■ **What the task requires**
Every line of the material is to be repeated exactly as it stands.

■ **Dataset excerpt**
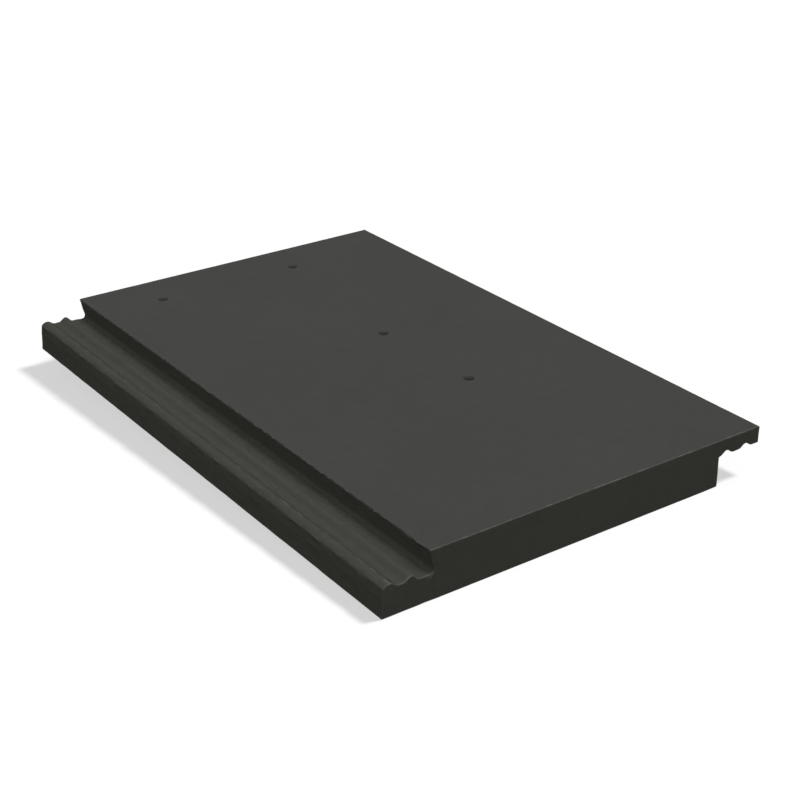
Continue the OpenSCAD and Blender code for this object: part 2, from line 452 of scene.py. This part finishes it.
def build_tile_mesh(bm, outline, under, base, top, rings, holes):
    """Points and faces of the tile, with its nail holes."""
    rng = np.random.default_rng(SEED)
    tree = BVHTree.FromBMesh(bm)
    skin = Skin()
    index = skin.add(body_points(tree, outline, under, base, rings))
    open_cells = np.ones(index[:-1].shape, bool)
    on_top = np.flatnonzero(np.abs(outline[:, 1] - top) < LEVEL_TOLERANCE)
    for middle, radius in holes:
        angles = np.arange(HOLE_SIDES) * 2 * math.pi / HOLE_SIDES
        near = radius + 0.02 * MM
        heights = np.array(
            [
                underside_height(tree, middle.x + near * math.cos(a), middle.y + near * math.sin(a), base)
                for a in angles
            ]
        )
        ids = [skin.add(ring) for ring in hole_rings(middle, radius, top, heights, rng)]
        for upper, lower in zip(ids, ids[1:]):
            skin.bridge(upper, lower)
        for columns, ring, upward in ((on_top, ids[0], True), (np.flatnonzero(under), ids[-1], False)):
            r0, r1, c0, c1 = open_block(skin, index, columns, middle, ring, radius + 2.5 * MM, upward)
            open_cells[r0:r1, c0:c1] = False
    after = np.roll(index, -1, axis=1)
    quads = np.stack([index[:-1], index[1:], after[1:], after[:-1]], axis=-1)
    skin.faces += quads[open_cells].tolist()
    for row, forward in ((0, True), (-1, False)):
        ends = skin.points[index[row]]
        grid, triangles = cap_triangles(ends[:, [0, 2]], rng)
        fresh = skin.add(np.stack([grid[:, 0], np.full(len(grid), ends[0, 1]), grid[:, 1]], axis=1))
        every = np.concatenate([index[row], fresh])
        for t in every[triangles].tolist():
            skin.faces.append(t if forward else t[::-1])
    return skin.used()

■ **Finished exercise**
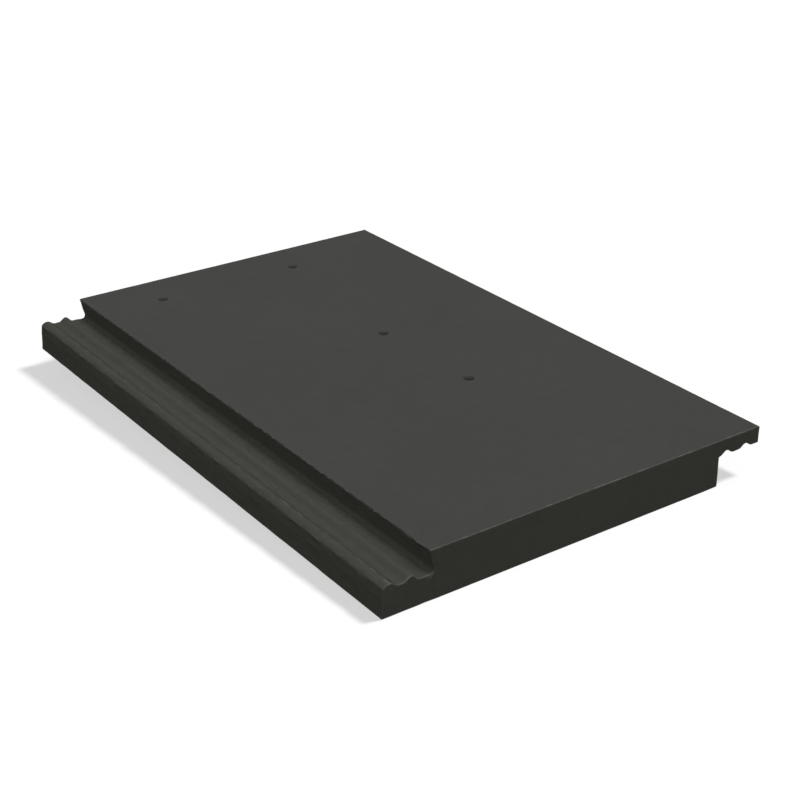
Continue the OpenSCAD and Blender code for this object: part 2, from line 452 of scene.py. This part finishes it.
def build_tile_mesh(bm, outline, under, base, top, rings, holes):
    """Points and faces of the tile, with its nail holes."""
    rng = np.random.default_rng(SEED)
    tree = BVHTree.FromBMesh(bm)
    skin = Skin()
    index = skin.add(body_points(tree, outline, under, base, rings))
    open_cells = np.ones(index[:-1].shape, bool)
    on_top = np.flatnonzero(np.abs(outline[:, 1] - top) < LEVEL_TOLERANCE)
    for middle, radius in holes:
        angles = np.arange(HOLE_SIDES) * 2 * math.pi / HOLE_SIDES
        near = radius + 0.02 * MM
        heights = np.array(
            [
                underside_height(tree, middle.x + near * math.cos(a), middle.y + near * math.sin(a), base)
                for a in angles
            ]
        )
        ids = [skin.add(ring) for ring in hole_rings(middle, radius, top, heights, rng)]
        for upper, lower in zip(ids, ids[1:]):
            skin.bridge(upper, lower)
        for columns, ring, upward in ((on_top, ids[0], True), (np.flatnonzero(under), ids[-1], False)):
            r0, r1, c0, c1 = open_block(skin, index, columns, middle, ring, radius + 2.5 * MM, upward)
            open_cells[r0:r1, c0:c1] = False
    after = np.roll(index, -1, axis=1)
    quads = np.stack([index[:-1], index[1:], after[1:], after[:-1]], axis=-1)
    skin.faces += quads[open_cells].tolist()
    for row, forward in ((0, True), (-1, False)):
        ends = skin.points[index[row]]
        grid, triangles = cap_triangles(ends[:, [0, 2]], rng)
        fresh = skin.add(np.stack([grid[:, 0], np.full(len(grid), ends[0, 1]), grid[:, 1]], axis=1))
        every = np.concatenate([index[row], fresh])
        for t in every[triangles].tolist():
            skin.faces.append(t if forward else t[::-1])
    return skin.used()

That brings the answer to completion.